Greenback. For President, 72-year-old Seattle Grocer Frederick Proehl; for Vice President, Edward J. Bedell, Indianapolis contractor. The Greenbackers, who favor immediate abolition of Government bonds and issuance of paper money unbacked by metal reserves, had 14 Representatives in the Congress of 1878. This year, admits Proehl, they "won't make much of a scratch." Grocer Proehl is not discouraged, however. "The great majority of my customers," said he recently, "feel that it is quite an honor to do business with a presidential candidate."

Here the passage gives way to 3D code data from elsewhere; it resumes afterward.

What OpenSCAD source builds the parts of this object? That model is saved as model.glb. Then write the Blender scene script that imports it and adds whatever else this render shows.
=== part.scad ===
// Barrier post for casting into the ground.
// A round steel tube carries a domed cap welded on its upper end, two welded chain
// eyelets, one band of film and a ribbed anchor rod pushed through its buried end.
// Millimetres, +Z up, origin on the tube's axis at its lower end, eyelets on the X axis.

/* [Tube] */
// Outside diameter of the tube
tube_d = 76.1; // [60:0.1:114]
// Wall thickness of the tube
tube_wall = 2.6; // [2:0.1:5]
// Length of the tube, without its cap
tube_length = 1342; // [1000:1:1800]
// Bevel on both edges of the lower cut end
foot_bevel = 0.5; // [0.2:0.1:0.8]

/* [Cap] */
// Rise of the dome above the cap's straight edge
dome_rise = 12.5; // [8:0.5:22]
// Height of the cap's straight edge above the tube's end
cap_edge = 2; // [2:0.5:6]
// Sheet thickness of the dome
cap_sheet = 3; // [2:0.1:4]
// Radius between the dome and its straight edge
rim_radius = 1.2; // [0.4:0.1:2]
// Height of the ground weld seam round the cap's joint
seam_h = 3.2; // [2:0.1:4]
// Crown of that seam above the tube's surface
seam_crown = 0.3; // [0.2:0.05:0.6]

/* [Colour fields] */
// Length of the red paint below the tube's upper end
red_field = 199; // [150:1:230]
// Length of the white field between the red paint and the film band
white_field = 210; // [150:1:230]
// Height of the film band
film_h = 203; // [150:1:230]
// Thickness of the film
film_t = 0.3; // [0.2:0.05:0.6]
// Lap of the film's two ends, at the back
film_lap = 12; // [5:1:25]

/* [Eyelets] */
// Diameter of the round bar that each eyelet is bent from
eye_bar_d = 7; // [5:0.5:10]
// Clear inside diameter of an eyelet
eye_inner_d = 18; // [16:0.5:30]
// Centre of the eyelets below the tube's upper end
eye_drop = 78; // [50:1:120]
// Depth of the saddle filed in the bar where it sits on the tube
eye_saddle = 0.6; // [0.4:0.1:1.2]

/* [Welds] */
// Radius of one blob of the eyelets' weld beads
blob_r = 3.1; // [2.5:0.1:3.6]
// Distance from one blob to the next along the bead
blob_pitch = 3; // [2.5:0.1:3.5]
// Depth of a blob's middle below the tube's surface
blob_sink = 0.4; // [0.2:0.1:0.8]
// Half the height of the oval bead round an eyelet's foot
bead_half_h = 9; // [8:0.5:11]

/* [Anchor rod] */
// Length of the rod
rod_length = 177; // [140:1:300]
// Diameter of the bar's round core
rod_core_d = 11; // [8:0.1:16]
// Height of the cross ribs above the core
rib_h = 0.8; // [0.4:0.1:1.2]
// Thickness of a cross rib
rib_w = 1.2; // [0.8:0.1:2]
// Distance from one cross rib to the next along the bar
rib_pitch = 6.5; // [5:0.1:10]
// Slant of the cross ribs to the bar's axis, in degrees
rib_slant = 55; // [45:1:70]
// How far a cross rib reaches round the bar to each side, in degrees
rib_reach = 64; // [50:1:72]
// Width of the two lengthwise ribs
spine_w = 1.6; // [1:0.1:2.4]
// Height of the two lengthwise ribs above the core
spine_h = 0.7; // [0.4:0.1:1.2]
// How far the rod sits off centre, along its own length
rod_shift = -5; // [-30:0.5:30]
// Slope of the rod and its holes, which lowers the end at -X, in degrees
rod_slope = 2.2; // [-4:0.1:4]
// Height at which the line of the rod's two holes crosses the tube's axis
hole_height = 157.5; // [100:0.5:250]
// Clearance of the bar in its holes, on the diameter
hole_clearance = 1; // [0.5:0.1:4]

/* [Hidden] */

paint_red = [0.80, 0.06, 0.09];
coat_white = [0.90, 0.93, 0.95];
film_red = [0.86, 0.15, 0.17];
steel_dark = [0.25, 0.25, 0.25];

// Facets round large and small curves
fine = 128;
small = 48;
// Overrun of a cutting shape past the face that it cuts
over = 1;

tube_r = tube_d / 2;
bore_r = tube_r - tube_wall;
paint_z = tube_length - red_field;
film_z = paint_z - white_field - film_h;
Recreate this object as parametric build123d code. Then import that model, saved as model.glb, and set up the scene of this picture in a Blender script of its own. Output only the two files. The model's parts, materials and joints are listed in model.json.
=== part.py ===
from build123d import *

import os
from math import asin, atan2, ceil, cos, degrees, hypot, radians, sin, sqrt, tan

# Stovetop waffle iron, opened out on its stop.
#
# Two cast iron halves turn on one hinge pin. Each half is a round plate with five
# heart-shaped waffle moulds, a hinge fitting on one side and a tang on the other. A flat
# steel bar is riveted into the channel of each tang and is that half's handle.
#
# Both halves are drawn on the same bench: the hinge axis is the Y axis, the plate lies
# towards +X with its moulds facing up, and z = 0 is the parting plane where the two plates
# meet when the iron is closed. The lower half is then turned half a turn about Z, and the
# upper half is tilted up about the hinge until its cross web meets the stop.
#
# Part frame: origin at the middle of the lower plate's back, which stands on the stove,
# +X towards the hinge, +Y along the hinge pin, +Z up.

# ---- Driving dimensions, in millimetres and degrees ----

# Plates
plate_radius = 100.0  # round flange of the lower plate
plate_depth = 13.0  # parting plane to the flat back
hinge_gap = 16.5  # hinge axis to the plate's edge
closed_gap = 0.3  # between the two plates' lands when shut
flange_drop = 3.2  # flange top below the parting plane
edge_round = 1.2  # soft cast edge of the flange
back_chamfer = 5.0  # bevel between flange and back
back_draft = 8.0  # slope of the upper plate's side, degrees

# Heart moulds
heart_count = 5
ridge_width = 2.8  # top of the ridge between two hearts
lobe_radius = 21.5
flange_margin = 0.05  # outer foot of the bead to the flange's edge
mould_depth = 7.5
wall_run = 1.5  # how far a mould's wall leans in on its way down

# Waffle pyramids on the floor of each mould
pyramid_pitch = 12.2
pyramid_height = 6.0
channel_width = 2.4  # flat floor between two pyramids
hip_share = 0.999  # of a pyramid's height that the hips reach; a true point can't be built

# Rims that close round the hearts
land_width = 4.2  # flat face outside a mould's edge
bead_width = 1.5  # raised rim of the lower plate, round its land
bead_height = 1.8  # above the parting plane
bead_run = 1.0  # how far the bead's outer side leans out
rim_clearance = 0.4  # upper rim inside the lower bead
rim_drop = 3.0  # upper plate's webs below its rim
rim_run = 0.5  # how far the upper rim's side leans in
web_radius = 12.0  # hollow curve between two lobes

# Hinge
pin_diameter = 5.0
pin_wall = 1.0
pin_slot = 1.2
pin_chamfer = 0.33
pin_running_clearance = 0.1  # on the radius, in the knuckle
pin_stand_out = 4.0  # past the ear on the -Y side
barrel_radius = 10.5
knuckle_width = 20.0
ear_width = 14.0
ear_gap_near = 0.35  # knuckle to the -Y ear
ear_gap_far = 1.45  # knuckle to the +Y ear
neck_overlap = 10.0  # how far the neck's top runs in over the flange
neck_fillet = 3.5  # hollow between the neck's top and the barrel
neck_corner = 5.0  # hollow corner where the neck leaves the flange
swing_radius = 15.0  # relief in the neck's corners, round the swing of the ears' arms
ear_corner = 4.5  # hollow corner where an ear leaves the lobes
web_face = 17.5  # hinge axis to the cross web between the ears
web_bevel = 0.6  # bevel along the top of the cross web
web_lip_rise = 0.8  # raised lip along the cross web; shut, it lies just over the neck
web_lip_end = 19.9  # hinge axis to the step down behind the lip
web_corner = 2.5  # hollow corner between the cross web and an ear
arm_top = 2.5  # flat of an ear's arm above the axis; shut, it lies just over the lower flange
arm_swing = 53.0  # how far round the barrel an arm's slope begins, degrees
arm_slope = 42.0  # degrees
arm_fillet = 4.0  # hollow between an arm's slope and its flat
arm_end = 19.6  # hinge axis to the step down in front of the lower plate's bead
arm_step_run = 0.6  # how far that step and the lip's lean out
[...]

American. Still a gleam in the eye of Colonel Robert ("Bertie") McCormick. McCormick has been wrestling with his conscience ever since the Republican Party nominated Dwight Eisenhower, whom the colonel considers little better than a New Dealer. Strong factors operating to keep the colonel in the fold were the influence of his wife, who is reconciled to Ike (TIME, Aug. 11, the heritage of his Chicago Tribune, a bulwark of Republicanism since 1856, and family tradition ("My grandfather founded the Republican Party"*). Last week, however, the colonel decided that "I will be imposed upon no longer" and announced that "the time has come to organize . . . the American Party." Though he suggested that the American Party should not nominate a presidential ticket until 1956, the colonel nonetheless had a current battle plan for would-be members. The McCormick plan: Give no support to either Eisenhower ("I Too Ike") or Stevenson ("the nominee of the C.I.O."), but concentrate on voting for such "patriotic candidates" for Congress as Wisconsin's Senator Joe McCarthy, Indiana's Senator William Jenner and Washington's Senator Harry Cain.

Washington Peace. For President, Mrs. Ellen Linea W. Jensen, 50-year-old Miami grandmother and astrologist who claims to be in close communion with George Washington "on the other side"; for Vice President, a man whose identity Mrs. Jensen doesn't feel free to reveal. Candidate Jensen, who says she was a "Himalayan Master" in a previous incarnation, promises to stamp out Communism "within nine minutes" of her inauguration. Though her party is "very loosely organized" and has only "a bare possibility" of getting on the ballot in Texas and Washington, Mrs. Jensen believes she is a shoo-in, since her horoscope is favorable.

American Vegetarian. For President, Brigadier General Herbert C. Holdridge (ret..); for Vice President, Symon Gould, a N.Y. rare-book dealer. The party is firmly pacifist and opposes the slaughter of "any living thing." "We believe," says Gould, "women should be childbearing instead of fur-bearing." The Vegetarians don't want to get on any ballot. "The only good parties are those that don't get on the ballot." says Gould. "If we got into office, we'd probably be like the Republicans and the Democrats. Only thing they have is power. And you know about power. Breeds evil,"

*Colonel McCormick is on somewhat stronger ground here than in his claim that he personally introduced the machine gun into the U.S. Army. The colonel's grandfather, Publisher Joseph Medill, did play an important part in the organization of the Republican Party and is believed to have been the first man to advocate the name "Republican."